**WHAT THE TASK ASKS**. Give the data again exactly, from its opening line through the line in which "finish(drain_lever)" appears.
## BEGIN
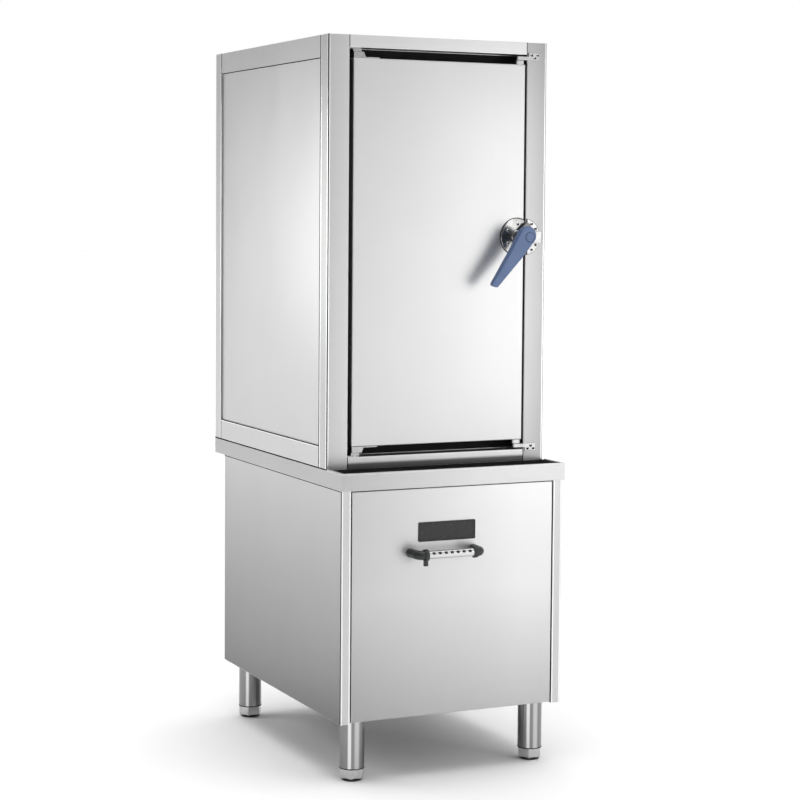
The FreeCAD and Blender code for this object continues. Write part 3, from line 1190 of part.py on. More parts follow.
drain_lever = new_body("drain_lever", "drain_across", "drain_valve_deep",
                       "drain_height + drain_valve_size / 2")
disc(drain_lever, FLOOR, "drain_lever_gap - drain_stem_depth", "drain_stem_depth", "0", "0",
     "drain_stem_radius")
block(drain_lever, FLOOR, "drain_lever_gap", "drain_lever_thickness", "-drain_lever_length",
      "-drain_lever_width / 2", "drain_lever_length + drain_lever_width / 2",
      "drain_lever_width")
dress(drain_lever, "Fillet", "drain_stem_radius", lambda edge: runs_along(edge, 2))
finish(drain_lever)

# Control box on the right side of the base, and the cable gland at the back
control = new_body("control_box", "base_right - skin - control_width",
                   "base_front + control_setback", "floor_top + control_lift")
block(control, FLOOR, "0", "control_height", "0", "0", "control_width", "control_depth")
dress(control, "Fillet", "control_radius", lambda edge: near(edge.BoundBox.XMax, "0"))
recess(control, SIDE, "skin", "control_width - skin", "skin", "skin",
       "control_depth - 2 * skin", "control_height - 2 * skin")
finish(control)

gland = new_body("cable_gland", "base_right - gland_offset", "base_back - skin",
                 "ground_clearance + rear_fitting_level")
turn(gland, FLOOR, ("gland_bore", "-skin - gland_nut"), ("gland_radius", "-skin - gland_nut"),
     ("gland_radius", "-skin"), ("gland_sleeve", "-skin"), ("gland_sleeve", "0"),
     ("gland_radius", "0"), ("gland_radius", "gland_length / 2"),
     ("gland_tip", "gland_length"), ("gland_bore", "gland_length"))
finish(gland)

# Legs with threaded levelling feet and rubber pads
leg = new_body("left_leg", "leg_left", "leg_front", "leg_bottom")
LEG_HEIGHT = "(leg_top - leg_plate - leg_bottom)"
disc(leg, FLOOR, "0", LEG_HEIGHT, "0", "0", "leg_radius")
bore(leg, FLOOR, "leg_bush", f"{LEG_HEIGHT} - leg_bush", "0", "0", "leg_radius - leg_wall")
block(leg, FLOOR, LEG_HEIGHT, "leg_plate", "-leg_plate_size / 2",
      "flap_thickness + floor_setback - leg_inset", "leg_plate_size",
      "leg_plate_size / 2 + leg_inset - flap_thickness - floor_setback")
bore(leg, FLOOR, "0", "leg_bush", "0", "0", "foot_stem_radius + running_play")
front_legs = group("front_legs", [leg, copy_to(leg, "leg_right", "leg_front", "leg_bottom")])
finish(group("leg_tubes",
             [front_legs, mirror("rear_legs", front_legs, "y", "base_front + base_depth / 2")]))

HEX_RADIUS = "foot_flats / sqrt(3)"
HEX_CORNERS = [(f"{HEX_RADIUS} * cos({angle} * 1 deg)", f"{HEX_RADIUS} * sin({angle} * 1 deg)")
               for angle in range(0, 360, 60)]
for depth_word in ("front", "rear"):
    for side_word in ("left", "right"):
        spot = (f"leg_{side_word}", "leg_front" if depth_word == "front" else "leg_back", "0")
        foot = new_body(f"foot_{depth_word}_{side_word}", *spot)
        shape(foot, FLOOR, "pad_height", "foot_height", *HEX_CORNERS)
        dress(foot, "Chamfer", "foot_bevel", lambda edge: near(edge.BoundBox.ZMax, "pad_height"))
        disc(foot, FLOOR, "leg_bottom", "foot_stem_length", "0", "0", "foot_stem_radius")
        finish(foot)
        rubber = new_body(f"pad_{depth_word}_{side_word}", *spot)
        disc(rubber, FLOOR, "0", "pad_height", "0", "0", "pad_radius")
        dress(rubber, "Chamfer", "pad_taper", lambda edge: near(edge.BoundBox.ZMax, "0"))
        finish(rubber)

model.recompute()


def check(piece):
    """Stop if a finished piece isn't a sound solid."""
    if piece.Shape.isNull() or not piece.Shape.isValid() or not piece.Shape.Solids:
        raise RuntimeError(f"{piece.Label}: not a valid solid")


for item in model.Objects:
    if "Invalid" in item.State or "Error" in item.State:
        raise RuntimeError(f"{item.Label}: {item.State}")
os.makedirs("parts", exist_ok=True)
for piece in finished:
    check(piece)
    piece.Shape.exportStep(f"parts/{piece.Label}.step")
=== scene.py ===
"""Looks of the steam cabinet: procedural finishes, fine visible pieces, camera and studio light.

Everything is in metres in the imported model's frame: +X to the right of the front, +Y to the
back, +Z up, with the origin on the floor under the middle of the cabinet.
"""

import json
import logging
import math
from collections.abc import Iterable
from dataclasses import dataclass, field
from enum import Enum

import bmesh
import bpy
from mathutils import Matrix, Vector


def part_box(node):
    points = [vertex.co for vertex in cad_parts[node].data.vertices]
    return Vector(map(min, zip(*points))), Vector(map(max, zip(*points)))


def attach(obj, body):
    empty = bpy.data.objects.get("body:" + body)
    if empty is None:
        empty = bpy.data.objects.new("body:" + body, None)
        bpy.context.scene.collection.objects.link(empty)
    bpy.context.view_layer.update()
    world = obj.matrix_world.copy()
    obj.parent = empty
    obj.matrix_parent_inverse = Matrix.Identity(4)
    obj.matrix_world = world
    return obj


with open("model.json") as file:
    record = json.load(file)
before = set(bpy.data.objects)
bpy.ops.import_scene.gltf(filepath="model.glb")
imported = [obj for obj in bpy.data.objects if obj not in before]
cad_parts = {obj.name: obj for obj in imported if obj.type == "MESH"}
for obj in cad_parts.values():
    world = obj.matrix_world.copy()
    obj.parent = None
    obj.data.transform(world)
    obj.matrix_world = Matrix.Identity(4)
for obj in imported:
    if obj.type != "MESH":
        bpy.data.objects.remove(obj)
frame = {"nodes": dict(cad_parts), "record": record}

LOG = logging.getLogger("steam_cabinet")
MM = 0.001
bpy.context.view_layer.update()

Colour = tuple[float, float, float]
Direction = tuple[float, float, float]
Place = tuple[float, float, float]

BEVEL_SAMPLES = 4
NOISE_LOW = 0.3
NOISE_HIGH = 0.7
EDGE_BEGINS = 0.995
EDGE_IS_FULL = 0.93
AHEAD: Direction = (0.0, -1.0, 0.0)
AHEAD_BEGINS = 0.5
AHEAD_IS_FULL = 0.9


class Grain(Enum):
    """Direction in which a sheet's brushing runs, as the stretch of its noise along X, Y and Z."""

    UPRIGHT = (900.0, 900.0, 9.0)
    ACROSS = (9.0, 9.0, 900.0)
    ROUND = (260.0, 260.0, 260.0)


@dataclass(frozen=True)
class PaintedShade:
    """Painted shade: a slow change of tone along one axis of the object, darker towards the start.

    The tone is multiplied by the share up to the start, and is unchanged from the end on. Both are
    places on the axis in metres. Faces that look to the front may be spared.
    """

    axis: str
    start: float
    end: float
    share: float
    spares_front: bool = False


@dataclass(frozen=True)
class PaintedGlint:
    """A painted highlight: a bright upright glint streak on a round tube, where it faces one
    direction or its opposite.

    The start and the end are cosines of the angle from that direction, between which it grows.
    """

    direction: Direction
    start: float
    end: float
    tone: Colour


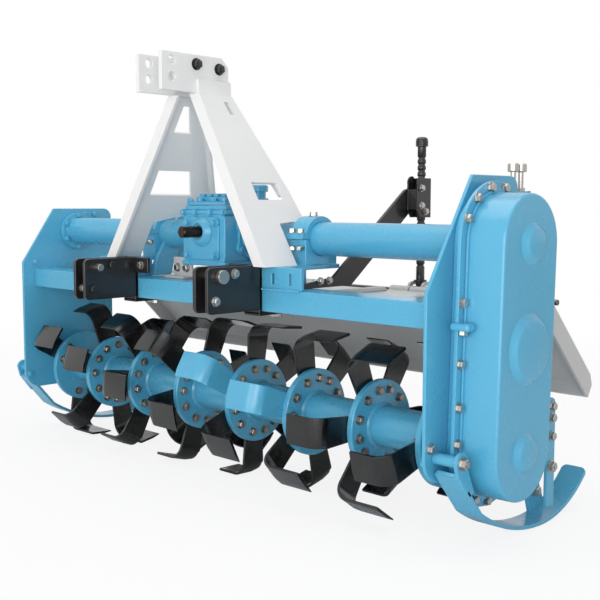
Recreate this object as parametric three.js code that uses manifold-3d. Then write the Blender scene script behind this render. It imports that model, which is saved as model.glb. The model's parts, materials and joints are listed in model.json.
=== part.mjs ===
// Rotary tiller for a tractor's three-point hitch, as an assembly of separate pieces.
// Millimetres. +X runs along the rotor towards the gear case, -Y points to the tractor, +Z is up.
// The pieces are placed round the rotor's axis, and the whole machine is lifted onto its base at the end.
import * as THREE from 'three';
import Module from 'manifold-3d';
import { mergeVertices } from 'three/addons/utils/BufferGeometryUtils.js';

const wasm = await Module();
wasm.setup();

// ---------------------------------------------------------------- driving dimensions
const seat = 0.3; // gap between two pieces that rest on each other
const running = 0.5; // gap round a shaft that turns

// side plates, in the plane of Y and Z
const plateThickness = 10;
const leftPlateInner = -865;
const rightPlateInner = 895;
const plateFront = -206;
const plateRear = 170;
const plateHeel = 230;
const plateHeelTop = 130;
const plateBottom = -68;
const plateCorner = 62;
const chamferBottom = 384;
const leftPlateTop = 573;
const leftChamferTop = -77;
const rightPlateTop = 660;
const rightChamferTop = -30;

// box beam across the front
const beamFront = -159;
const beamDepth = 100;
const beamTop = 358.6;
const beamHeight = 63;
const beamWall = 6;

// round cross tubes and the gearbox between them
const tubeY = 14;
const tubeZ = 492;
const tubeRadius = 47;
const tubeWall = 8;
const tubeFlangeRadius = 66;
const tubeFlangeThickness = 16;
const gearboxHalfWidth = 105;
const gearboxFront = -110;
const gearboxRear = 100;
const gearboxBottom = 405;
const gearboxTop = 585;
const coverHeight = 36;
const inputZ = 507;
const inputRadius = 17.5;
const inputFront = -190;
const inputDepth = 60;
const capRadius = 56;
const capThickness = 18;

// side gear case
const caseRadius = 120;
const caseTopY = 16;
const caseTopZ = 498;
const caseDepth = 99;
const caseWall = 9;
const rimRadius = 147;
const rimThickness = 10;
const rimStandoff = 28;
const gearTrainRadius = 78;
const gearTrainDepth = 64;
const bossHeight = 7;
const endBossRadius = 47;
const middleBossRadius = 82;

// mast
const mastFront = -199;
const mastFrontHead = -176;
const mastFootX = 357;
const mastKneeZ = 905;
const mastHeadHeight = 36;
const mastThickness = 10;
const mastNotchY = -74;
const mastNotchTop = 112;
const mastFlange = 38;
const clevisInner = 45;
const clevisThickness = 14;
const clevisFront = -300;
const clevisRear = -53;
const clevisHeight = 107;
const clevisChamfer = 26;
const clevisHoleRadius = 12.75;
const clevisHoleY = -263;
const clevisHoleRise = 38;
const clevisHoleStep = 45;

// saddles that carry the tube and the mast's feet on the beam
const saddleInner = 310;
const saddleOuter = 460;
const saddleRear = 78;
const saddleTop = 420;
const saddlePlate = 12;
const clampInner = 310;
const clampOuter = 372;
const clampRadius = 64;
const legClearance = 6;
const slotWidth = 9;
const slotLength = 30;

// lower hitch brackets
const cheekInner = 251;
const cheekOuter = 313;
const cheekThickness = 12;
const cheekFront = -356;
const cheekTop = 424;
const cheekBottom = 300;
const strapThickness = 12;
const tabInner = 187;
const tabBottom = 376;
const hitchPinRadius = 11;
const hitchPinY = -312;
const hitchPinZ = 398;

// hood and trailing board
const hoodZ = 328;
const hoodThickness = 8;
const hingeY = 290;
const hingeZ = 334;
const hingeRodRadius = 8;
const knuckleRadius = 15;
const knuckleLength = 70;
const knuckleCount = 5;
const boardThickness = 8;
const boardLength = 314;
const boardAngle = 45;
const boardPastLeftPlate = 35;
const boardPastRightPlate = 45;
const boardFlange = 50;
const boardBend = 30;
const boardLip = 34;

// rotor
const tipRadius = 238;
const rotorRadius = 55;
const rotorWall = 10;
const flangeRadius = 124;
const flangeThickness = 18;
const flangePlaces = [-808, -600, -360, -120, 120, 360, 600, 821];
const bladeThickness = 8;
const bladeWidth = 80;
const wingEndLeft = 122;
const wingEndRight = 132;
const bladeBend = 36;
const bladeRoot = 62;
const gangTurn = 14.7;
const pairTurn = 56;
const bladeTurn = 120;
const stubRadius = 25;
const bearingRadius = 84;
const bearingThickness = 32;

// skids
const standHeight = 234.5;
const skidWidth = 72;
const skidThickness = 10;
const skidOffset = 6;
const skidLowY = 200;
const skidFrontRadius = 517;
const skidRearRadius = 324;
const skidFrontAngle = 33.7;
const skidRearAngle = 46;
const skidFrontLength = 150;
const skidBoltY = -166;
const skidBoltZ = -4;
const skidSpacerRadius = 14;

// board strut
const strutX = 433;
const armThickness = 10;
const armWidth = 68;
const armFootWidth = 26;
const armFootY = 40;
const armHeadY = 356;
const armHeadZ = 602;
const blockWidth = 40;
const blockDepth = 46;
const blockBottom = 550;
const blockTop = 668;
const rodRadius = 13;
const rodY = 392;
const rodTop = 792;
const eyeZ = hingeZ;
const eyePinRadius = 6;
const eyePlay = 4.5;

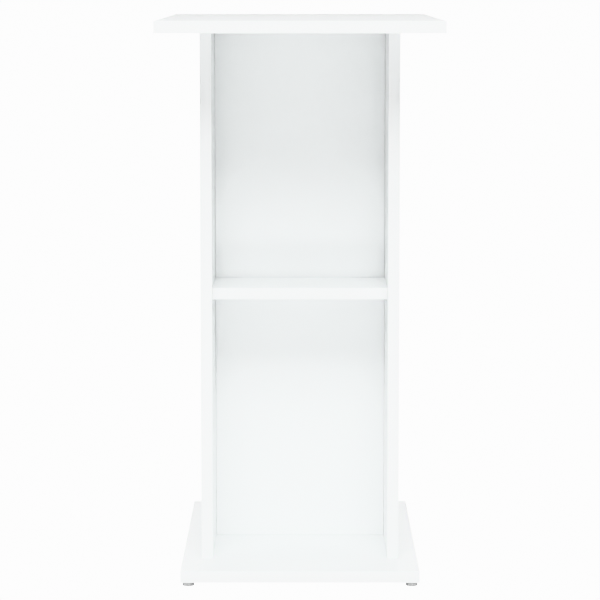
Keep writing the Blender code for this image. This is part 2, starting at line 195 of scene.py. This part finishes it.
def filleted(corners, steps):
    """An open outline with rounded corners. Each corner is (x, y, radius of its rounding)."""
    outline = []
    for index, (x, y, radius) in enumerate(corners):
        here = Vector((x, y))
        if radius == 0:
            outline.append(here)
            continue
        before = (Vector(corners[index - 1][:2]) - here).normalized()
        after = (Vector(corners[index + 1][:2]) - here).normalized()
        half = before.angle(after) / 2
        centre = here + (before + after).normalized() * (radius / math.sin(half))
        start = here + before * (radius / math.tan(half)) - centre
        end = here + after * (radius / math.tan(half)) - centre
        turn = -start.angle_signed(end)
        for step in range(steps + 1):
            outline.append(centre + Matrix.Rotation(turn * step / steps, 2) @ start)
    return outline


def circle(radius, height, sides):
    """The corners of a level ring. radius is a number, or a function of the angle."""
    points = []
    for index in range(sides):
        turn = math.tau * index / sides
        reach = radius(turn) if callable(radius) else radius
        points.append((reach * math.cos(turn), reach * math.sin(turn), height))
    return points


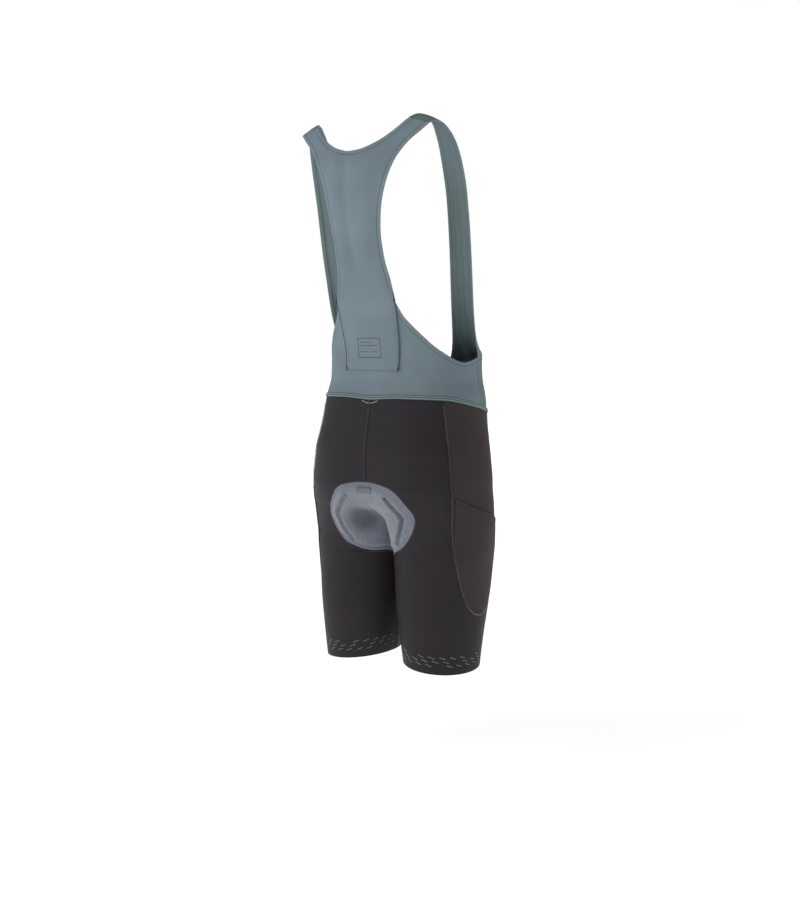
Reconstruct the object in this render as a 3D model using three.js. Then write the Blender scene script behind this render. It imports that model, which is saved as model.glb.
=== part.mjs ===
// Cycling bib shorts in their worn form, hollow, with no wearer.
// Millimetres, +Z up, front towards -Y, wearer's left towards +X.
// Tables give heights above the lowest point of the hems; the finished group is moved so that its
// origin lies between the two shoulder ridges, where the straps hang on the shoulders.

import * as THREE from 'three';

// Driving sizes
const CLOTH = 1.3; // wall of the knitted cloth
const OVERLAY = 1.2; // wall of cloth laid on another panel
const SEAM_GAP = 0.3; // clear distance between neighbouring pieces
const LAID_GAP = 0.9; // the same under a piece laid on another, whose flats differ
const SHOULDER = { y: 103, height: 926 }; // middle of the line between the shoulder ridges
const LEG_AXIS = { x: 80, y: 12 };
const HEM = { height: 20, inward: 0.096, forward: 0.055 }; // hem plane, lower on the outer back
const WAIST_STRIP = { width: 7, wall: 0.9 };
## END
**TASK RESPONSE**.
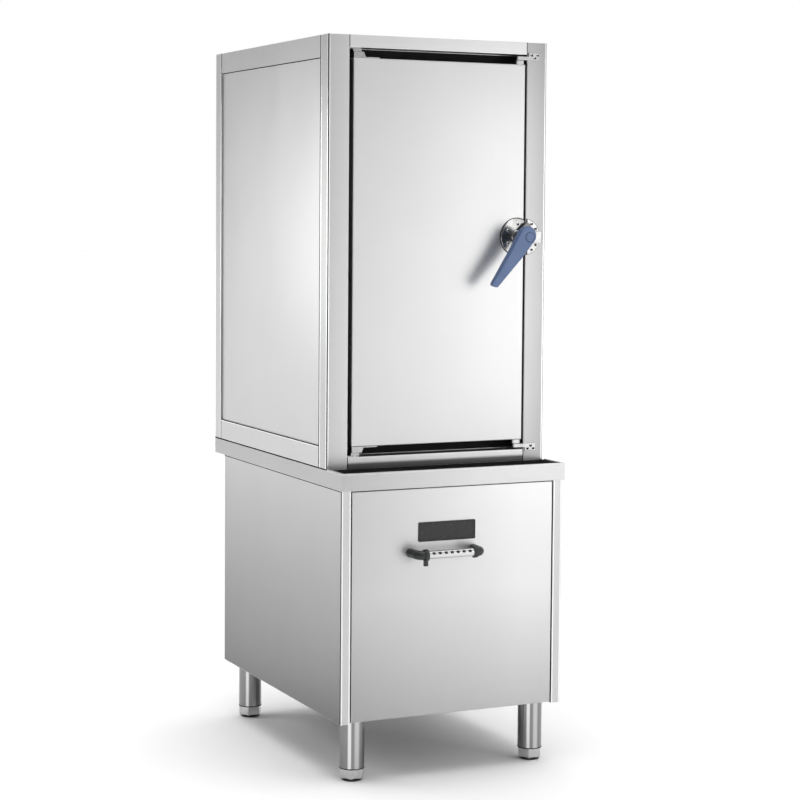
The FreeCAD and Blender code for this object continues. Write part 3, from line 1190 of part.py on. More parts follow.
drain_lever = new_body("drain_lever", "drain_across", "drain_valve_deep",
                       "drain_height + drain_valve_size / 2")
disc(drain_lever, FLOOR, "drain_lever_gap - drain_stem_depth", "drain_stem_depth", "0", "0",
     "drain_stem_radius")
block(drain_lever, FLOOR, "drain_lever_gap", "drain_lever_thickness", "-drain_lever_length",
      "-drain_lever_width / 2", "drain_lever_length + drain_lever_width / 2",
      "drain_lever_width")
dress(drain_lever, "Fillet", "drain_stem_radius", lambda edge: runs_along(edge, 2))
finish(drain_lever)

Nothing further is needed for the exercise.